Researchers from Edith Cowan University (ECU) in Western Australia have found a simple way to analyse the effectiveness of exercise training that could one day be conducted easily at a local gym or physio.
Using vertical jumps as a test activity, the researchers could predict detailed information regarding technique and muscle activation patterns just through a relatively simple analysis of forces produced against the ground during the jump.
Professor Tony Blazevich from ECU’s School of Medical and Health Sciences said the new concept could transform injury diagnosis and treatment.
“Most human movements, whether high-speed sporting skills or daily activities in and around the home or workplace, are incredibly complex,” Professor Blazevich said.
“Determining your technique and how your nervous system controls your muscles during those tasks requires a lot of complex data collection. This means your local doctor, physio, or gym or sports coach can’t easily do it.
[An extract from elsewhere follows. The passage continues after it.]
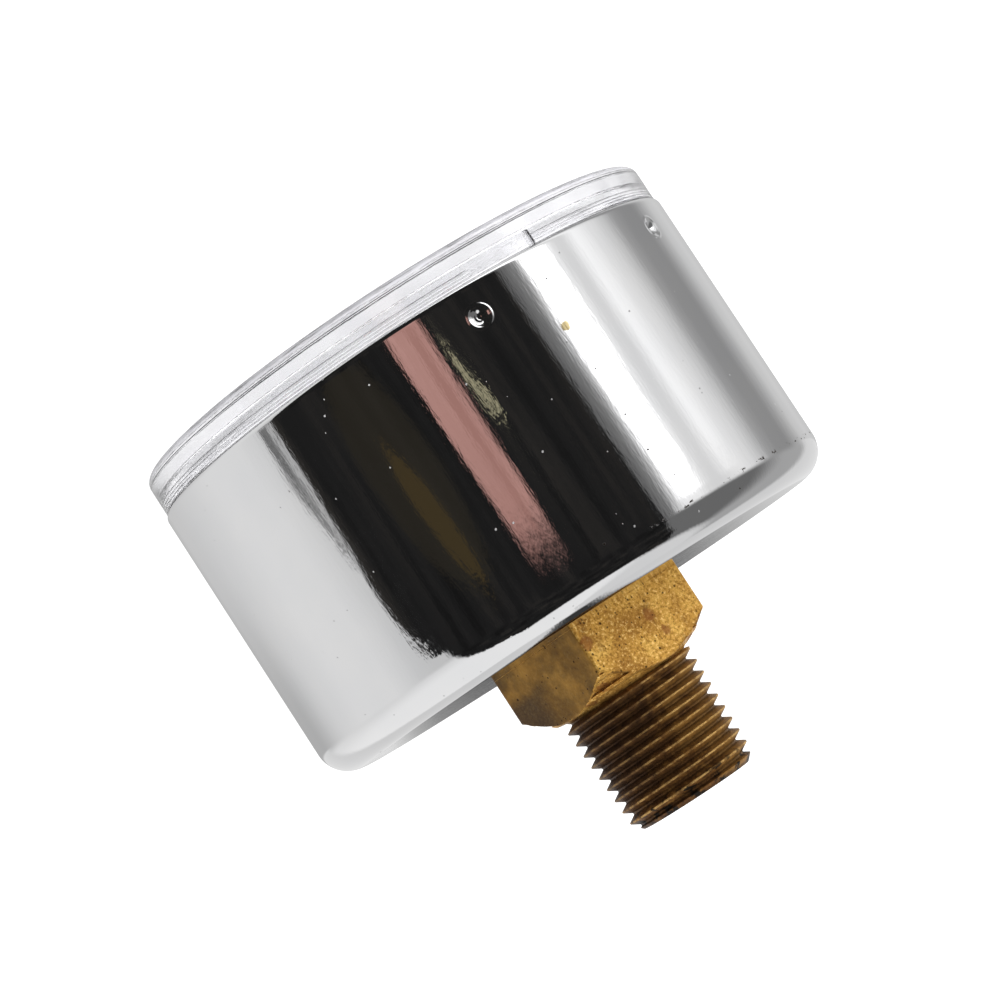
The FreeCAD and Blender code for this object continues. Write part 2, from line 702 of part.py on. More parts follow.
# ---------------------------------------------------------------- build
def main():
    save("case", make_case())
    save("lens", make_lens())
    save("stem", make_stem())
    save("restrictor_screw", make_restrictor())
    save("lock_washer", make_lock_washer())
    save("element_holder", make_holder())
    save("passage_plug", make_passage_plug())
    save("bourdon_tube", make_tube())
    save("tube_tip", make_tube_tip())
    save("tip_pin", make_pin(*tip_pin_xz()))
    save("link", make_link())
    save("tail_pin", make_pin(*tail_pin_xz()))
    save("sector_gear", make_sector_gear())
    save("sector_arbor", make_sector_arbor())
    save("pinion_shaft", make_pinion_shaft())
    save("hairspring_collet", make_collet())
    save("hairspring", make_hairspring())
    save("hairspring_stud", make_stud())
    save("bottom_plate", make_bottom_plate())
    save("top_plate", make_top_plate())
    save("movement_pillars", make_pillars())
    save("movement_screws", make_movement_screws())
    save("dial_posts", make_dial_posts())
    save("dial_screws", make_dial_screws())
    save("dial", make_dial())
    save("stop_pin", make_stop_pin())
    save("pointer", make_pointer())
    save("pointer_hub", make_pointer_hub())
    for row in SAVED:
        print("%-20s solids %d  volume %10.3f  valid %s" % row)
    print("tail pin %.3f %.3f" % tail_pin_xz())
    print("tip pin %.3f %.3f" % tip_pin_xz())


main()
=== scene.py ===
import math

import bpy
import numpy as np
from mathutils import Matrix, Vector


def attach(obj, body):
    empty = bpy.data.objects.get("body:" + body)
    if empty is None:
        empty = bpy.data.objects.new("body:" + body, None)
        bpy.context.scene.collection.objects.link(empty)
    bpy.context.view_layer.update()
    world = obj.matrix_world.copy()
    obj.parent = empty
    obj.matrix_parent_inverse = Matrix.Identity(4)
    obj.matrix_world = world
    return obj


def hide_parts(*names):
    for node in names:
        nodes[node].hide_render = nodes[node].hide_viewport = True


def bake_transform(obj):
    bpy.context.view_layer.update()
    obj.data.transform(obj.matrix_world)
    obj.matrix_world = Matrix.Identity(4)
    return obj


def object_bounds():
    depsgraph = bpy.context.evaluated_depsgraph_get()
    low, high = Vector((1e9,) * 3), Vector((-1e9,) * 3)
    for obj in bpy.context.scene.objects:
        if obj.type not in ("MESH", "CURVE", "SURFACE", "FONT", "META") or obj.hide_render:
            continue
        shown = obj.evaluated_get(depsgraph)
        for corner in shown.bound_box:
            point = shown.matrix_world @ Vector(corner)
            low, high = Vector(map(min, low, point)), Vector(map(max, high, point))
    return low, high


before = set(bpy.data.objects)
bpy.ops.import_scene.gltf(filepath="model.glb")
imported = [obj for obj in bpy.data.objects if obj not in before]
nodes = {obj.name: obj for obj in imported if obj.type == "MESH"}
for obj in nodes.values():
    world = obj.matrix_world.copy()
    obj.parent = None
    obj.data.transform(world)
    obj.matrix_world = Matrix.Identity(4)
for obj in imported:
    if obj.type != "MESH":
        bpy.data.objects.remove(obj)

cad_lo, cad_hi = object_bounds()
MM = 0.001


# ------------------------------------------------------------------ node helpers
class Mat:
    """A small helper round one node material with a Principled shader."""

    def __init__(self, name):
        self.m = bpy.data.materials.new(name)
        self.m.use_nodes = True
        self.t = self.m.node_tree
        self.bsdf = next(n for n in self.t.nodes if n.type == "BSDF_PRINCIPLED")
        self.out = next(n for n in self.t.nodes if n.type == "OUTPUT_MATERIAL")
        self._xyz = None

    def node(self, kind, **values):
        n = self.t.nodes.new(kind)
        for k, v in values.items():
            setattr(n, k, v)
        return n

    def link(self, a, b):
        self.t.links.new(a, b)

    def set(self, **values):
        for k, v in values.items():
            self.bsdf.inputs[k.replace("_", " ")].default_value = v

    def coords(self):
        if self._xyz is None:
            self._xyz = self.node("ShaderNodeTexCoord").outputs["Object"]
        return self._xyz

    def mapped(self, scale=(1, 1, 1), rotation=(0, 0, 0), location=(0, 0, 0)):
        m = self.node("ShaderNodeMapping")
        m.inputs["Scale"].default_value = scale
        m.inputs["Rotation"].default_value = rotation
        m.inputs["Location"].default_value = location
        self.link(self.coords(), m.inputs["Vector"])
        return m.outputs["Vector"]

    def noise(self, size_mm, detail=3.0, rough=0.55, stretch=(1, 1, 1), shift=(0, 0, 0), distortion=0.0):
        n = self.node("ShaderNodeTexNoise")
        n.inputs["Scale"].default_value = 1.0 / (size_mm * MM)
        n.inputs["Detail"].default_value = detail
        n.inputs["Roughness"].default_value = rough
        n.inputs["Distortion"].default_value = distortion
        self.link(self.mapped(stretch, location=shift), n.inputs["Vector"])
        return n.outputs["Fac"]

    def voronoi(self, size_mm, feature="F1", stretch=(1, 1, 1), shift=(0, 0, 0), out="Distance"):
        n = self.node("ShaderNodeTexVoronoi")
        n.feature = feature
        n.inputs["Scale"].default_value = 1.0 / (size_mm * MM)
        self.link(self.mapped(stretch, location=shift), n.inputs["Vector"])
        return n.outputs[out]

    def cells(self, size_mm, shift=(0, 0, 0)):
        """Distance to the nearest cell's centre, and three random numbers of that cell."""
        n = self.node("ShaderNodeTexVoronoi")
        n.inputs["Scale"].default_value = 1.0 / (size_mm * MM)
        self.link(self.mapped(location=shift), n.inputs["Vector"])
        c = self.node("ShaderNodeSeparateColor")
        self.link(n.outputs["Color"], c.inputs[0])
        return n.outputs["Distance"], c.outputs

    def ramp(self, fac, stops, interpolation="LINEAR"):
        r = self.node("ShaderNodeValToRGB")
        r.color_ramp.interpolation = interpolation
        el = r.color_ramp.elements
        while len(el) > 1:
            el.remove(el[-1])
        for i, (pos, col) in enumerate(stops):
            e = el[0] if i == 0 else el.new(pos)
            e.position = pos
            if isinstance(col, (int, float)):
                col = (col, col, col)
            e.color = (col[0], col[1], col[2], 1.0)
        self.link(fac, r.inputs["Fac"])
        return r.outputs["Color"]

    def mix(self, fac, a, b, blend="MIX"):
        n = self.node("ShaderNodeMix")
        n.data_type = "RGBA"
        n.blend_type = blend
        n.clamp_factor = True
        self._feed(n.inputs[0], fac)
        self._feed(n.inputs[6], a)
        self._feed(n.inputs[7], b)
        return n.outputs[2]

    def math(self, op, a, b=0.5, c=0.5, clamp=False):
        n = self.node("ShaderNodeMath")
        n.operation = op
        n.use_clamp = clamp
        self._feed(n.inputs[0], a)
        self._feed(n.inputs[1], b)
        if len(n.inputs) > 2:
            self._feed(n.inputs[2], c)
        return n.outputs[0]

    def span(self, value, lo, hi, out_lo=0.0, out_hi=1.0):
        n = self.node("ShaderNodeMapRange")
        n.interpolation_type = "SMOOTHSTEP"
        self.link(value, n.inputs["Value"])
        n.inputs["From Min"].default_value = lo
        n.inputs["From Max"].default_value = hi
        n.inputs["To Min"].default_value = out_lo
        n.inputs["To Max"].default_value = out_hi
        return n.outputs["Result"]

    def _feed(self, socket, v):
        if isinstance(v, (int, float)):
            socket.default_value = v
        elif isinstance(v, (tuple, list)):
            socket.default_value = (v[0], v[1], v[2], 1.0)
        else:
            self.link(v, socket)

    def split(self):
        n = self.node("ShaderNodeSeparateXYZ")
        self.link(self.coords(), n.inputs[0])
        return n.outputs

    def bump(self, height, distance_mm, strength=1.0, normal=None):
        n = self.node("ShaderNodeBump")
        n.inputs["Distance"].default_value = distance_mm * MM
        n.inputs["Strength"].default_value = strength
        self.link(height, n.inputs["Height"])
        if normal is not None:
            self.link(normal, n.inputs["Normal"])
        return n.outputs["Normal"]

    def plug(self, socket, value):
        self.link(value, self.bsdf.inputs[socket])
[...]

“We aimed to develop a simple method to describe how you move using a technique that you can use in the home or gym to assess whether your training, or rehabilitation from an injury, illness or disease, is on track.”
By looking at the forces produced on the ground while someone is jumping as high as possible the researchers were able to then accurately describe the person’s jump technique, determine how the muscles were controlled to perform the jump, and compare to others who use different strategies.
This information was checked against recorded movement technique and muscle activation patterns during the jumps.
The researchers also found a relatively easy way to more accurately and rapidly get the information that sports scientists need from vertical jump tests, which are commonly used in elite athletes.
Professor Blazevich said that the successful trial would now be tested on a range of human movements.
“We need to determine whether we can now use the same strategy to test other complex movements such as walking, stair climbing, running,” he said.
“We are also examining the potential for using the accelerometer on a mobile phone to capture the data and then estimate the forces from that.”